One of the lessons we, as adults, can learn from this is that things lacking context are scary.  It's easy to forget, as adults, that we have our blind spots.  We don't always know the "why" of things, even when we think we do.  Adulthood is a lot like living in the Sesame Street universe, where reality and the perception of reality mix together seamlessly.  But often, the things that upset, scare, or anger us lack a greater context, and so it's important to handle our Sesame Street lives in a Mr. Rogers manner: by calmly, quietly seeking out more information and coming to an understanding that lets us live our lives in the best way possible.

Children's programming often stumbles into shockingly profound and poetically beautiful philosophies, and I'd like to quote Captain Planet here, who stated that there are two things that make bad things worse: ignorance, and fear.

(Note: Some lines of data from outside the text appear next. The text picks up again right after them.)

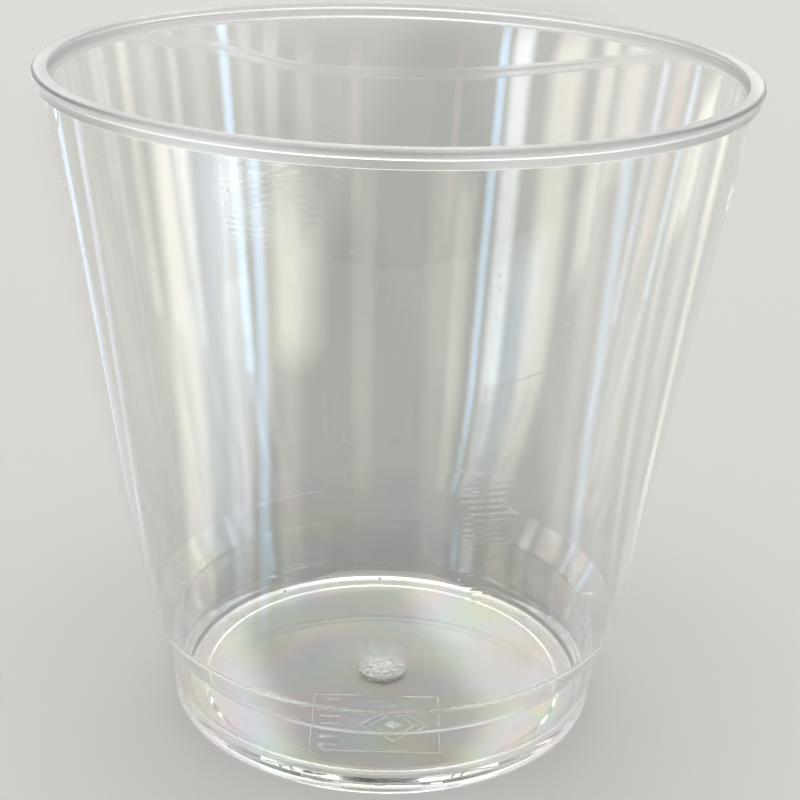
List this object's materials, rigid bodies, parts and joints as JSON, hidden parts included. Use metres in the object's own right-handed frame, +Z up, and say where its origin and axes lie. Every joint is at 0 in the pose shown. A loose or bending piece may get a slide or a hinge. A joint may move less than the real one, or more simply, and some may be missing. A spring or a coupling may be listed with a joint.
{
  "type": "clear plastic tumbler cup",
  "caption": "Squat clear moulded tumbler: tapered round wall, beaded rim, stacking shoulder above a short foot, and a floor recessed underneath.",
  "frame": {"origin": "centre of the foot, on the plane that the cup stands on", "axes": "+Z up along the cup's axis to the rim; the framed field under the floor lies towards -Y"},
  "size_m": [0.086, 0.086, 0.0845],
  "materials": {
    "clear_plastic": "gloss"
  },
  "bodies": {
    "root": {"tumbler": "clear_plastic"}
  },
  "joints": []
}
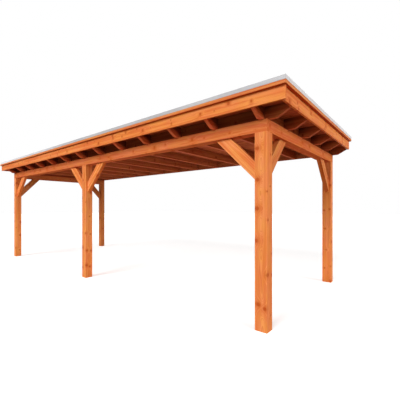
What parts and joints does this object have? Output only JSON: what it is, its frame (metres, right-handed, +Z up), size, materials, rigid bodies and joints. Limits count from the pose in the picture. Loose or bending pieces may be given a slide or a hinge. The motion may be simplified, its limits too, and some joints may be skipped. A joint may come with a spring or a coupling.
{
  "type": "attached patio cover",
  "caption": "Flat-roofed timber patio cover on square posts with angled braces, open joists, bevelled tails, fascia boards and an aluminium roof-edge trim, made to stand against a house wall.",
  "frame": {"origin": "centre of the bounding box at floor level", "axes": "+X along the front, to the right seen from outside; +Y back to the wall; +Z up"},
  "size_m": [8.104, 3.275, 2.678],
  "materials": {
    "post_timber": "planed softwood with an orange-brown stain, satin",
    "beam_timber": "planed softwood with an orange-brown stain, satin",
    "brace_timber": "planed softwood plank with an orange-brown stain, satin",
    "joist_timber": "planed softwood plank with a red-brown stain, satin",
    "deck_boards": "planed softwood boarding with a red-brown stain, satin",
    "fascia_timber": "planed softwood board with an orange-brown stain, satin",
    "membrane": "black rubber roofing sheet, matt",
    "edge_trim": "mill finish aluminium, satin"
  },
  "bodies": {
    "root": {"post_front_left": "post_timber", "post_front_middle": "post_timber", "post_front_right": "post_timber", "post_rear_left": "post_timber", "post_rear_right": "post_timber", "front_beam": "beam_timber", "left_beam": "beam_timber", "right_beam": "beam_timber", "brace_front_left": "brace_timber", "brace_middle_left": "brace_timber", "brace_middle_right": "brace_timber", "brace_front_right": "brace_timber", "brace_left_side_front": "brace_timber", "brace_left_side_rear": "brace_timber", "brace_right_side_front": "brace_timber", "brace_right_side_rear": "brace_timber", "joist_01": "joist_timber", "joist_02": "joist_timber", "joist_03": "joist_timber", "joist_04": "joist_timber", "joist_05": "joist_timber", "joist_06": "joist_timber", "joist_07": "joist_timber", "joist_08": "joist_timber", "joist_09": "joist_timber", "joist_10": "joist_timber", "joist_11": "joist_timber", "joist_12": "joist_timber", "joist_13": "joist_timber", "front_rim": "joist_timber", "wall_plate": "joist_timber", "front_tails": "joist_timber", "lookouts_left": "joist_timber", "lookouts_right": "joist_timber", "roof_deck": "deck_boards", "wall_upstand": "deck_boards", "fascia_front": "fascia_timber", "fascia_left": "fascia_timber", "fascia_right": "fascia_timber", "batten_front": "fascia_timber", "batten_left": "fascia_timber", "batten_right": "fascia_timber", "roof_membrane": "membrane", "edge_trim_front": "edge_trim", "edge_trim_left": "edge_trim", "edge_trim_right": "edge_trim"}
  },
  "joints": []
}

Whoops, wrong clip.  (That's from episode 11, season 3, and if you think it's fake, think again; here's the full climax.  In my opinion, though, this is an amazing example of how to educate kids directly on serious issues.)

My point is, we don't stop being scared just because we grow up.  We just get scared of different things.  And Sesame Street's scary episode may not have done what it intended to, but in a way, it did fulfill its mission.  It taught us about fear.  Contrasted with the Mr. Rogers episode that feature the Wicked Witch, it showed us what the remedy for fear is: knowledge.

As Captain Planet once told us, "Protect yourself and others with knowledge. Remember, the power is yours."